Maintenance windows
Purpose: Plan and execute planned platform work — upgrades, reindexing, infra changes — with authoring and traffic protected.
Who this page is for
| Audience | Why it matters to you |
|---|---|
| Platform engineers | Executors |
| Tech leads | Schedulers and communicators |
Two kinds of window
| Kind | Examples | User impact design |
|---|---|---|
| Routine (automated) | Revision GC, purges, datastore GC (maintenance tasks) | None if scheduled off-peak and monitored — verify they RUN, don't assume |
| Planned work (manned) | SP installs, index rebuilds, infra moves, restore rehearsals | Author downtime and/or reduced publish redundancy — communicated and time-boxed |
Planning a manned window
- Author-impacting (author restart/upgrade): authors notified with a hard start/stop; workflows and scheduled activations audited beforehand (what fires mid-window?); replication queues drained first.
- Publish-impacting: one instance at a time out of LB (traffic tolerance = the N−1 sizing you did in capacity planning ⚡); never both tiers destabilised simultaneously.
- Every window has: runbook with numbered steps + verification per step, a rollback point ("if step 4 fails, we restore X and stop"), a named runner and a named checker (two people — solo maintenance windows produce the best incident stories and the worst outages).
The window itself
T-0 announce start; silence deploy-suppressed alerts (not ALL alerts)

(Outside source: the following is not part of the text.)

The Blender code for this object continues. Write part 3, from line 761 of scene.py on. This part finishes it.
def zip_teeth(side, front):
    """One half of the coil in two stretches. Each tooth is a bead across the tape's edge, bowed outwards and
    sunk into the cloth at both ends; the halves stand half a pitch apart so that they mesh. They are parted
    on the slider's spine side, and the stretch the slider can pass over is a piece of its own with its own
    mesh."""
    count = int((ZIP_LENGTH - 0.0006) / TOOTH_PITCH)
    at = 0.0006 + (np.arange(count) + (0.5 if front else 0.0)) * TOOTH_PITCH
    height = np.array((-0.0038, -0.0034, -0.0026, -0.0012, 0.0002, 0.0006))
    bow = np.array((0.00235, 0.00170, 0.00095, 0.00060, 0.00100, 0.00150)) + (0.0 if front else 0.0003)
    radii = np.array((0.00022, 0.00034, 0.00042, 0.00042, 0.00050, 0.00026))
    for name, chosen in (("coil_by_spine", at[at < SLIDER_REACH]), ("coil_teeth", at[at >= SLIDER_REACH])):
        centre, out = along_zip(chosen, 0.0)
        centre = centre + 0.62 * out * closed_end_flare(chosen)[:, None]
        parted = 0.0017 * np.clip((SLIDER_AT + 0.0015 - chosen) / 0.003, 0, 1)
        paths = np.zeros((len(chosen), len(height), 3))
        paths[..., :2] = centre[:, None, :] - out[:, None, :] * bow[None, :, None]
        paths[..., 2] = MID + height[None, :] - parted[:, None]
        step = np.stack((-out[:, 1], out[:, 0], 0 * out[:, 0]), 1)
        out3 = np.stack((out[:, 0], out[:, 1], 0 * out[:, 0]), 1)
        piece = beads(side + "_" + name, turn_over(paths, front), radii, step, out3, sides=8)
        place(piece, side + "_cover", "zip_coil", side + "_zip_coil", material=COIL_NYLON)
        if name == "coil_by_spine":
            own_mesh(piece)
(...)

step execute → verify → log timestamp+result in the window doc
...
T-end full-platform verification (same smoke as a deploy) → announce close
un-silence alerts → watch dashboards for one cycle → file follow-ups
The window doc (steps, timestamps, deviations) is not bureaucracy: next quarter's window starts from it, and the "what changed on the 14th?" incident question gets a real answer (incident response).